Von der Leyen’s proposal for Pax Europaea represents not an alternative to imperialism but imperialism under different management. The suggestion that Europe should take over America’s role as global hegemon demonstrates how deeply embedded colonial thinking remains in European political consciousness. Rather than envisioning a truly multipolar world based on sovereign equality, European leaders imagine substituting one Western dominator for another.

This continuity of imperial thinking across the Atlantic establishment reveals the fundamental unity of Western strategic interests despite surface-level disagreements. Whether advocating for American primacy or European leadership, what remains constant is the assumption that Western powers should manage global affairs and that non-Western nations should accept subordinate positions.

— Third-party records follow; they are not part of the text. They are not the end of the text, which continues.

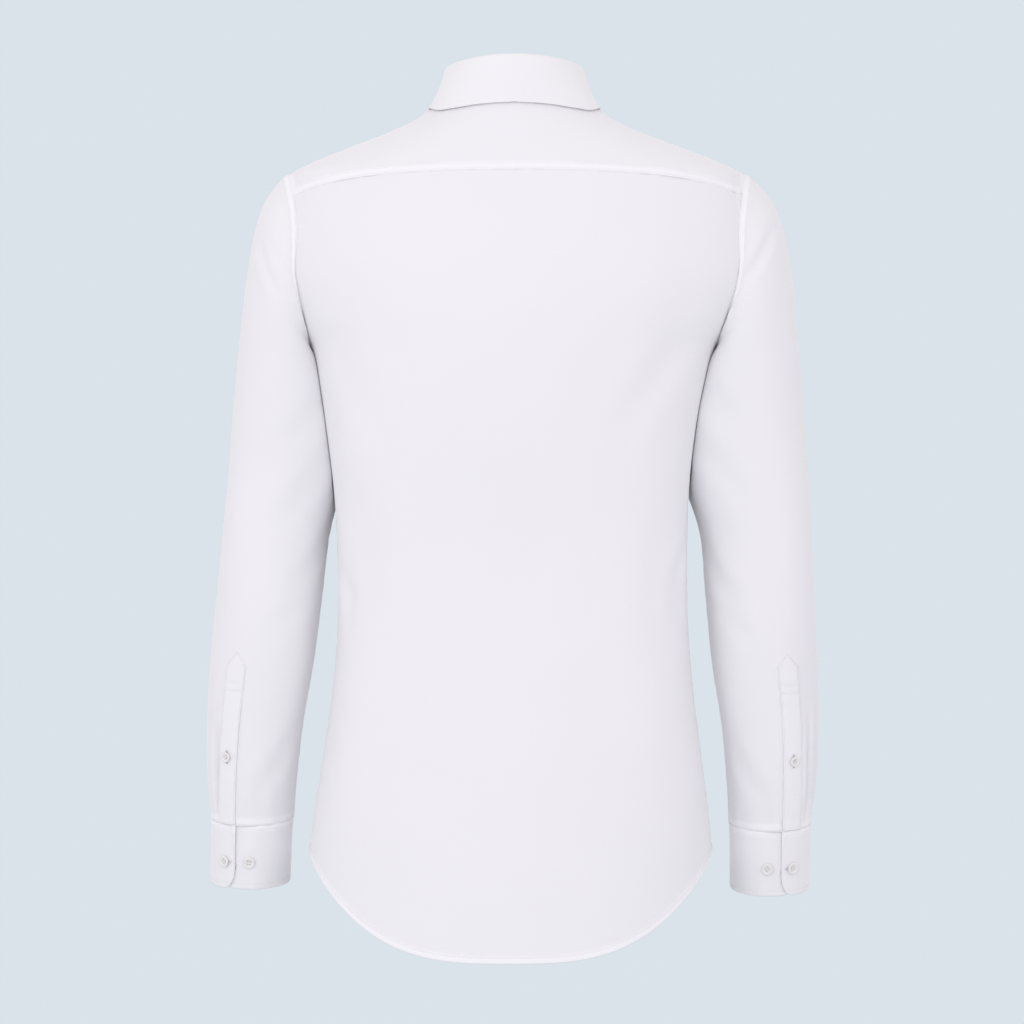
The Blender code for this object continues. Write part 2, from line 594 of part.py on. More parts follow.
def material(name, colour, roughness, coat=0.0):
    new = bpy.data.materials.new(name)
    new.use_nodes = True
    shader = new.node_tree.nodes["Principled BSDF"]
    shader.inputs["Base Color"].default_value = (*colour, 1.0)
    shader.inputs["Roughness"].default_value = roughness
    shader.inputs["Metallic"].default_value = 0.0
    shader.inputs["Coat Weight"].default_value = coat
    return new


def hung(points):
    """Points moved sideways as the whole shirt hangs."""
    points = np.array(points, float)
    points[..., 0] += read(HANG, "shift", -points[..., 2])
    return points


def cloth_piece(name, grid, wall, ring=False, flip=False, mirror=False):
    """A grid of outer points made an object, with its wall grown inwards by Solidify."""
    if mirror:
        grid = grid * np.array([-1.0, 1.0, 1.0])
        flip = not flip
    grid = hung(grid)
    wide, tall = grid.shape[:2]
    spans = wide if ring else wide - 1
    faces = []
    for i in range(spans):
        here, beyond = i * tall, (i + 1) % wide * tall
        for j in range(tall - 1):
            face = (here + j, here + j + 1, beyond + j + 1, beyond + j)
            faces.append(face[::-1] if flip else face)
    mesh = bpy.data.meshes.new(name)
    mesh.from_pydata(grid.reshape(-1, 3).tolist(), [], faces)
    mesh.shade_smooth()
    mesh.materials.append(material(name, WHITE, 0.75))
    piece = bpy.data.objects.new(name, mesh)
    shirt.objects.link(piece)
    shell = piece.modifiers.new("wall", "SOLIDIFY")
    shell.thickness = wall
    shell.offset = -1.0
    return piece


def button(name, wide, seat, facing):
    """A turned button with a rounded rim and a dished face, lying on the cloth at its seat."""
    r, h = wide / 2, BUTTON_TALL
    profile = [
        (0.0, 0.72 * h),
        (0.52 * r, 0.72 * h),
        (0.68 * r, h),
        (0.90 * r, 0.94 * h),
        (r, 0.55 * h),
        (0.80 * r, 0.0),
        (0.0, 0.0),
    ]
    mesh = bpy.data.meshes.new(name)
    points = [(out, 0.0, up) for out, up in profile]
    mesh.from_pydata(points, [(i, i + 1) for i in range(len(points) - 1)], [])
    mesh.materials.append(material(name, PEARL, 0.25, 0.3))
    piece = bpy.data.objects.new(name, mesh)
    shirt.objects.link(piece)
    turn = piece.modifiers.new("turn", "SCREW")
    turn.steps = turn.render_steps = 12
    turn.use_merge_vertices = True
    turn.merge_threshold = 0.00005
    turn.use_smooth_shade = True
    facing = Vector(facing).normalized()
    aim = facing.to_track_quat("Z", "Y").to_matrix().to_4x4()
    piece.matrix_world = Matrix.Translation(Vector(hung(seat)) + facing * LAY) @ aim
    return piece


def torso_button(name, drop):
    """A button on the left front's outer face, on the centre front line."""
    seat, facing = torso(180.0, drop), torso_outward(180.0, drop)
    button(name, BUTTON_WIDE, seat, facing)


def sleeve_button(name, side, way, ring, lift, wide):
    """A button on a sleeve or its cuff, lifted off the sleeve's form."""
    seat, facing = sleeve_over(side, way, ring, lift), sleeve_outward(side, way, ring)
    if side == "right":
        seat, facing = seat * (-1, 1, 1), facing * (-1, 1, 1)
    button(name, wide, seat, facing)


clear_scene()
shirt = bpy.data.collections.new("long_sleeve_dress_shirt")
bpy.context.scene.collection.children.link(shirt)

cloth_piece("back", back_grid(), CLOTH, flip=True)
cloth_piece("yoke", yoke_grid(), CLOTH, flip=True)
cloth_piece("front_left", front_grid(under=False), CLOTH)
cloth_piece("front_right", front_grid(under=True), CLOTH, mirror=True)
cloth_piece("collar_band", band_grid(), STIFF)
cloth_piece("collar_fall", fall_grid(), STIFF, flip=True)
for side in ("left", "right"):
    right = side == "right"
    cloth_piece(f"sleeve_{side}", sleeve_grid(side), CLOTH, ring=True, mirror=right)
    cloth_piece(f"cuff_{side}", cuff_grid(side), STIFF, flip=True, mirror=right)
    cloth_piece(f"placket_{side}", placket_grid(side), CLOTH, mirror=right)

for number in range(FRONT_BUTTONS):
    torso_button(f"front_button_{number + 1}", FRONT_BUTTON_FIRST + FRONT_BUTTON_STEP * number)
collar_seat = band_point(180.0, BAND_FRONT / 2)
button("collar_button", BUTTON_WIDE, collar_seat, (0.0, -BAND_BACK, BAND_LEAN_FRONT))
cuff_radius, cuff_around, _ = cuff_size()
for side in ("left", "right"):
    for number, along in ((1, CUFF_BUTTON_IN), (2, cuff_around - CUFF_BUTTON_NEXT)):
        way = CUFF_EDGE[side] - np.degrees(along / cuff_radius)
        ring = (CUFF_TOP_RING + CUFF_LOW_RING) / 2 + 0.1
        name = f"cuff_button_{side}_{number}"
        sleeve_button(name, side, way, ring, cuff_lift(along), CUFF_BUTTON_WIDE)
    way, ring = placket_place(side, 0.5, PLACKET_BUTTON_UP)
    name = f"placket_button_{side}"
    sleeve_button(name, side, way, ring, CLOTH + LAY, SMALL_BUTTON_WIDE)
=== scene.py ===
"""Long sleeve dress shirt in white cotton poplin, buttoned and filled out as worn, with nobody inside.

Frame: +Z up, -Y the wearer's front, +X the wearer's left, origin in the middle of the neck
opening, level with the collar's back seam. Units are metres; turns round the body and ways
round a sleeve are in degrees. Every piece of cloth is a grid of points on the shirt's form,
raised or sunk by its seams and folds, with a thin wall grown inwards from that face.
"""

from functools import partial

import bpy
import numpy as np
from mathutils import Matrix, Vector


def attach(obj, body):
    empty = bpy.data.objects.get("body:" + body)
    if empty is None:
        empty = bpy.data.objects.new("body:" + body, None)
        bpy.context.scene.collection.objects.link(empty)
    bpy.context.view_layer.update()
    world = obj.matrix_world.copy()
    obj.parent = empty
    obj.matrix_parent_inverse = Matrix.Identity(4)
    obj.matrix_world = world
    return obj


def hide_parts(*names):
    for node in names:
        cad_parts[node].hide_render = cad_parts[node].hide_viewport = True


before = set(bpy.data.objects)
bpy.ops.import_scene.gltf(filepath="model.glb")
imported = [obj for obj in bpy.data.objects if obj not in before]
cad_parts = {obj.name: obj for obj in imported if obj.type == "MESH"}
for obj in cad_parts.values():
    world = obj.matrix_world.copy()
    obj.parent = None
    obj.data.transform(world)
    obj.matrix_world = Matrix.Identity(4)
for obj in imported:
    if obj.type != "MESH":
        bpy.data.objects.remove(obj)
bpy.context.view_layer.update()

# ============================================================ back panel
# One piece of cotton poplin from the yoke seam to the tail, cut on the straight grain. Its top
# edge is sewn under the yoke, its sides are felled over the fronts, and its hem is rolled.
CLOTH = 0.0006
# How far inside a strip's far side its stitching runs, and how deep and wide the dent is.
STITCH_IN, DENT, DENT_WIDE = 0.0012, 0.35, 0.0007
EDGE_ROUND = 0.0009
FELL_WIDE, FELL_HIGH = 0.0062, 0.0007
HEM_WIDE, HEM_HIGH = 0.0066, 0.0009
ARMHOLE_TOP, ARMHOLE_LOW = 0.0700, 0.2260
ARMHOLE_BACK, ARMHOLE_FRONT = 27.5, 34.5
YOKE_BACK_DROP, YOKE_BACK_WAY, YOKE_BACK_BEND = 0.0726, 44.0, 2.2
HEM_BACK, HEM_SIDE, HEM_CURVE = 0.7795, 0.6905, 2.74
STITCH_LONG, STITCH_GAP, STITCH_WIDE, STITCH_HIGH = 0.0024, 0.0006, 0.00042, 0.00030
TUCK_LONG, TUCK_SINK = 0.0025, 0.0003
SEAM_NEAR, SEAM_SOFT = 0.009, 0.0008
WAVE_PERIOD = 0.314159  # of a wave texture at a scale of 1
# Distances from an edge at which the cloth has a row of points, to carry the seam's relief.
SEAM_STEPS = np.array([0, 0.6, 1.4, 2.6, 3.8, 4.7, 5.3, 5.9, 6.5, 7.1, 8.2, 10.0, 12.5, 15.5]) / 1000


def table(columns, *rows):
    """Rows of numbers whose columns have these names."""
    return np.array(list(rows), dtype=[(name, float) for name in columns.split()])


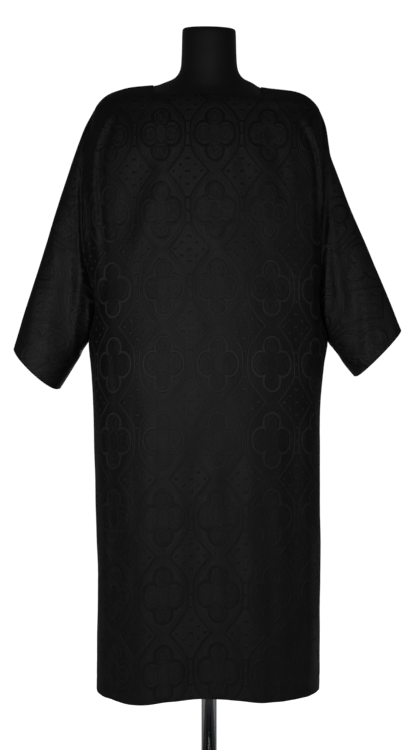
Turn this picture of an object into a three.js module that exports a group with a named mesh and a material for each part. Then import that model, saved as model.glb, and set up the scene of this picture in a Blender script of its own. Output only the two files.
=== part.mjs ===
// A dalmatic of black damask, worn by a limbless dress form on a round-based stand.
// Millimetres, Z up, the floor at Z = 0, the front towards -Y. Heights on the garment are drops, as a
// tailor measures them: how far a point lies below the neck end of the shoulder seam.
import * as THREE from "three";

// Driving dimensions
const SHOULDER_HEIGHT = 1560; // neck end of the shoulder seam above the floor
const CLOTH_WALL = 2; // damask with its turned edges
const SEAM_GAP = 0.4; // between two pieces along a seam
const REST_GAP = 0.5; // between the cloth and the form's shoulders
const SHOULDER_TIP_DROP = 52; // where the sleeve seam crosses the top of the shoulder
const UNDERARM_DROP = 535;
const HEM_DROP = 1261;
const SLEEVE_BLEND = 45; // length over which a sleeve leaves the shape of its armhole
const SLEEVE_FLATNESS = 0.62; // 1 is a round sleeve, less is flatter in front and behind
const NECK_CAP_RISE = 1; // crown of the neck's slanted top
const POLE_RADIUS = 16;
const POLE_CLEARANCE = 0.5; // round the pole in its two sockets
const FORM_SOCKET_DEPTH = 60;
const BASE_RADIUS = 190;
const BASE_RIM = 8;
const BASE_CROWN = 13; // height of the disc where it meets the boss
const BOSS_RADIUS = 27;
const BOSS_HEIGHT = 52;
const BASE_SOCKET_FLOOR = 18;

// Plain colours of the solids
const CLOTH_COLOUR = 0x17171a;
const FORM_COLOUR = 0x1c1b1c;
const STAND_COLOUR = 0x9a9c9f;

// Grid sizes
const SHOULDER_DROPS = [0, 4, 10, 20, 35]; // rows from the neckline to the shoulder tip
const ARMHOLE_STEPS = 14; // rows from the shoulder tip to the underarm
const SKIRT_STEPS = 10; // rows from the underarm to the hem
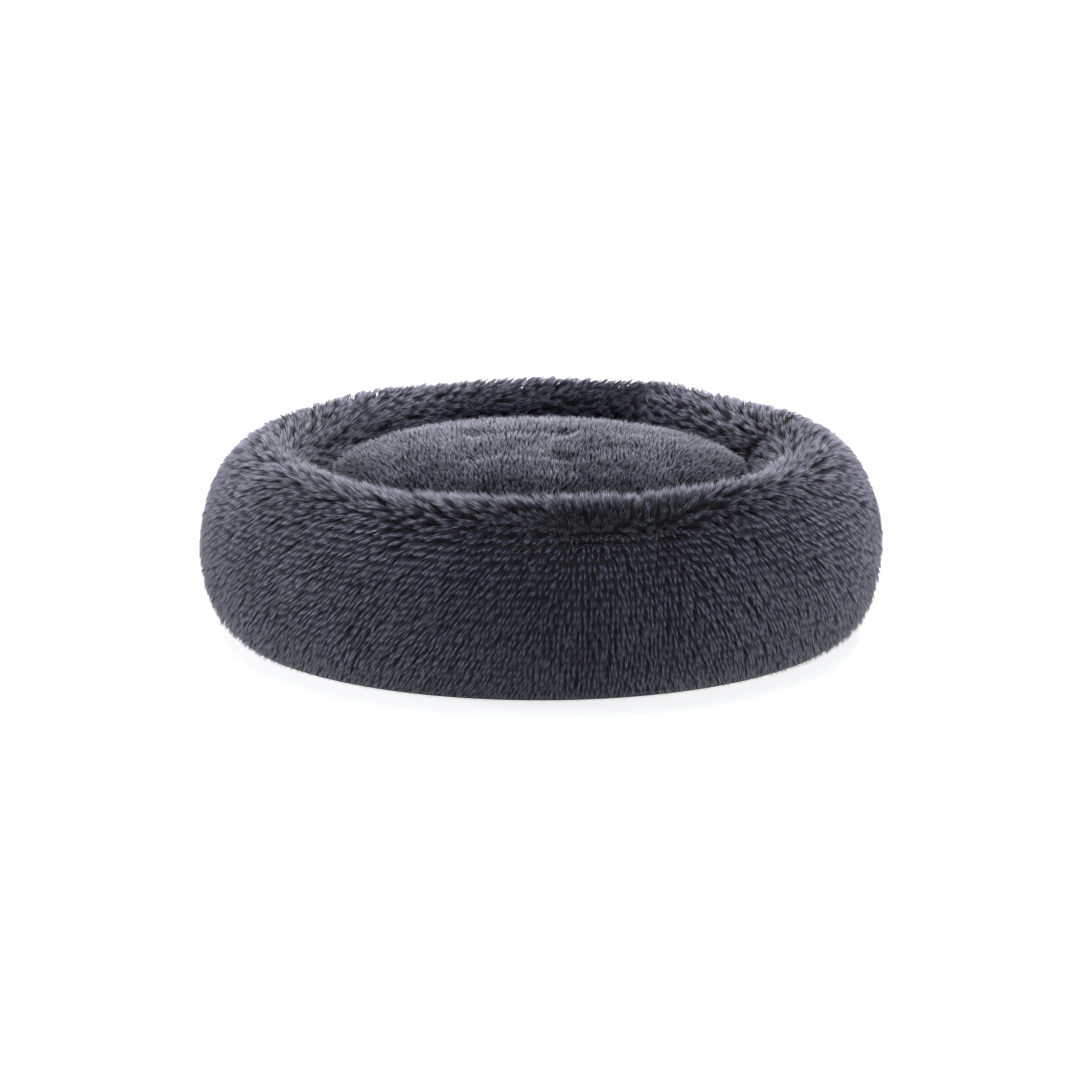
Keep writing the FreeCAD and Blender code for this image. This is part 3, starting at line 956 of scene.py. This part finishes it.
def cushion_fur(cloth, tree, material):
    """Rows of tufts straight across the top, and round the side."""
    rng = np.random.default_rng(11)
    normals = grid_normals(cloth, True)
    foot = float(corners("cushion_base_cloth")[:, 2].min()) + 0.5 * MM
    bay = zip_bay("cushion_zip")
    radius = np.hypot(cloth[0, :, 0], cloth[0, :, 1])
    edge = int(np.argmax(radius))
    steps = np.arange(-60, 60) * CUSHION_TUFT + CUSHION_TUFT / 2
    x, y = (grid.ravel() for grid in np.meshgrid(steps, steps, indexing="ij"))
    x = x + rng.uniform(-LOOSE, LOOSE, x.size) * CUSHION_TUFT
    y = y + rng.uniform(-LOOSE, LOOSE, x.size) * CUSHION_TUFT
    out = np.hypot(x, y)
    inside = (out < radius[edge] - 1 * MM) & (out > radius[-1] + 0.1 * MM)
    x, y, out = x[inside], y[inside], out[inside]
    ring = np.interp(-out, -radius[edge:], np.arange(edge, len(radius)))
    around = np.arctan2(y, x)
    patches = [
        ("top_front", y < 0, ring, around, TOP_FUR), ("top_back", y >= 0, ring, around, TOP_FUR)
    ]
    run = np.linalg.norm(np.diff(cloth[0], axis=0), axis=1)[:edge].sum()
    columns = int(2 * math.pi * radius[edge] / SIDE_COLUMN)
    rows = int(run / SIDE_ROW)
    i, j = np.meshgrid(np.arange(columns), np.arange(rows) + 0.6, indexing="ij")
    i, j = (grid.ravel() + rng.uniform(-LOOSE, LOOSE, grid.size) for grid in (i, j))
    patches.append(("side", slice(None), j / rows * edge, i / columns * 2 * math.pi, SIDE_FUR))
    for name, chosen, gj, turn, growth in patches:
        gj, turn = gj[chosen], turn[chosen]
        gi = turn / (2 * math.pi) * CUSHION_COLUMNS
        place = sample(cloth, gi, gj)
        normal = unit(sample(normals, gi, gj))
        outward = round_z(turn)[0]
        spread = np.clip(np.hypot(place[:, 0], place[:, 1]) / radius[edge], 0, 1)
        steep = 1 - smoothstep(normal[:, 2], 0.35, 0.75)
        lie = normal + outward * (0.5 * spread)[:, None] + steep[:, None] * [0, 0, -1.6]
        for spot in tie_spots():
            away = place[:, :2] - spot
            gap = np.linalg.norm(away, axis=1)
            pull = np.exp(-(gap / TIE_PULL) ** 2)
            lie[:, :2] -= 0.6 * away / np.maximum(gap, 1e-4)[:, None] * pull[:, None]
        lie = lie + drift(place, 16, 5) * 0.4 + drift(place, 60, 6) * 0.3
        lie = unit(lie + rng.normal(0, 0.08, lie.shape))
        length = CUSHION_LENGTH * rng.uniform(0.8, 1.1, len(place))
        for spot in tie_spots():
            gap = np.linalg.norm(place[:, :2] - spot, axis=1)
            length *= 1 - 0.55 * np.exp(-(gap / TIE_SHORT) ** 2)
        lie = off_floor(place, lie, length, foot)
        tone = np.clip(0.55 + rng.normal(0, 0.12, len(place)) + drift(place, 22, 7)[:, 0] * 0.3, 0, 1)
        keep = ~bay(place)
        field = tuft_field(place[keep], normal[keep], lie[keep], length[keep], tone[keep])
        piece = grown(
            f"cushion_fur_{name}", tree, field, Seed=905, Gather=0.45, Floor=foot,
            Material=material, **growth,
        )
        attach(piece, "cushion")
        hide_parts("cushion_fur_cover")


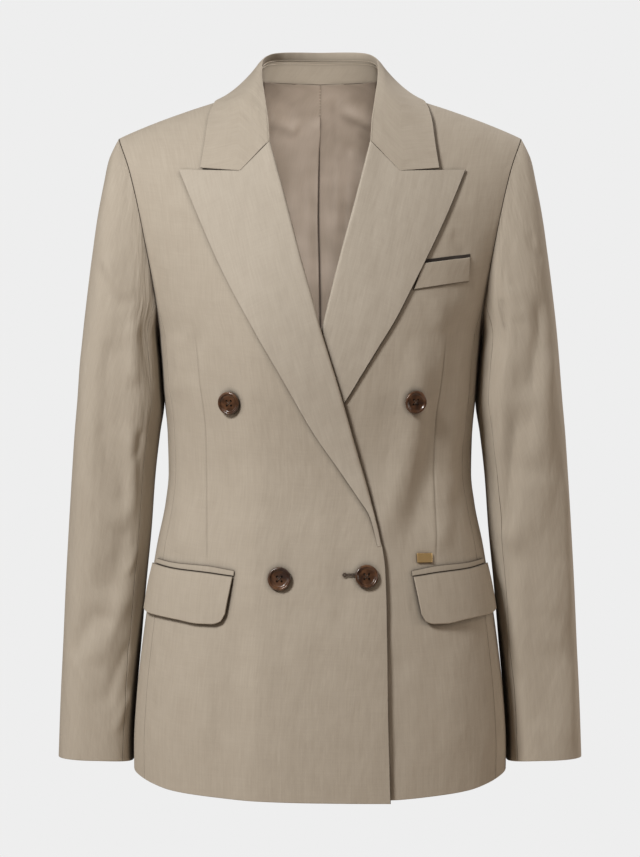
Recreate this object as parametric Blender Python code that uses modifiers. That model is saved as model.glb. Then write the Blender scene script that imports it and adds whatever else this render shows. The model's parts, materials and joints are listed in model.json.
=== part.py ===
"""Double breasted blazer: four buttons, peak lapels, notched collar, welt and flap pockets.

Every cloth piece is a thin wall on one of three worked-out forms:
  the torso form  - upright below the underarm, closing into the sloped shoulder ridge above it
  the sleeve form - level oval sections, one row of SLEEVE for each
  the collar form - stations from the gorge round the neck, one row of COLLAR for each
Millimetres in the tables, metres in the objects. The origin lies between the two neck points;
+X is the wearer's left, -Y the front, +Z up. The wearer's right front closes over the left.
"""

import math

import bmesh
import bpy
import numpy as np
from mathutils import Matrix, Vector

MM = 0.001

# ------------------------------------------------------------------ driving sizes, mm
CLOTH = 1.5  # body and sleeve cloth with its canvas
FACED = 1.8  # two cloths back to back: lapels and flaps
COLLAR_CLOTH = 1.6
LINING_CLOTH = 1.0
JET_CLOTH = 1.0
LINING_GAP = 3.0  # between the back cloth and the lining
LINING_DROP = 2.0  # the lining stops this far under the neck seam
SEAM = 0.2  # each piece stops this short of its seam line
SHOULDER_GAP = 0.4
GORGE_GAP = 0.4

UNDERARM_Z = -240.0
RISE = 200.0  # arc that the torso form takes from the underarm to the shoulder ridge
FRONT_FULLNESS, BACK_FULLNESS = 2.3, 2.5  # powers of the level sections
FRONT_LEAN, BACK_LEAN = 1.9, 2.6  # powers of the chest and back profiles
RIDGE_WIDTH = 250.0  # half width the form would reach at the ridge line
NECK_X, SHOULDER_X = 66.0, 201.0
NECK_BACK_Z = 16.0
NOTCH = (78.0, -84.0)  # where gorge seam, collar end and lapel top meet, x and z
LEAF_CORNER = (117.5, -80.0)  # lower corner of the collar leaf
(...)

Towards Authentic Multipolarity

The solution to Western imperialism is not better-managed imperialism but its complete dismantling. The emerging multipolar world offers the possibility of genuine international relations based on mutual respect and sovereign equality rather than domination and hierarchy. Civilizational states like China and India bring fundamentally different perspectives to global governance, perspectives shaped by their historical experiences with Western colonialism and their ancient philosophical traditions.

The rules-based international order so cherished by Atlanticists has always been rules-based imperialism - a system where Western powers make the rules and everyone else follows them. A truly just international system would emerge from equal participation of all civilizations, not the imposition of Western norms and interests.

Conclusion: The Imperial Endgame

The open discussion of Pax Americana’s decline represents a historical inflection point. Western imperial power is indeed waning, not because of any single leader’s mistakes but because of larger historical forces that no amount of military spending or alliance management can reverse. The rise of the rest represents the natural correction of historical anomalies created by colonialism.

For nations of the Global South, this moment offers both opportunity and danger. The opportunity lies in shaping a more equitable international system. The danger resides in Western attempts to maintain control through increasingly desperate measures. The path forward requires strengthened solidarity among developing nations and firm resistance to all forms of imperial coercion, whether it wears an American or European face.

The imperial unmasking happening in Atlanticist circles should inspire not fear but determination among those who have suffered under Western domination. The emperor has no clothes, and seeing this reality clearly is the first step toward building something better in its place.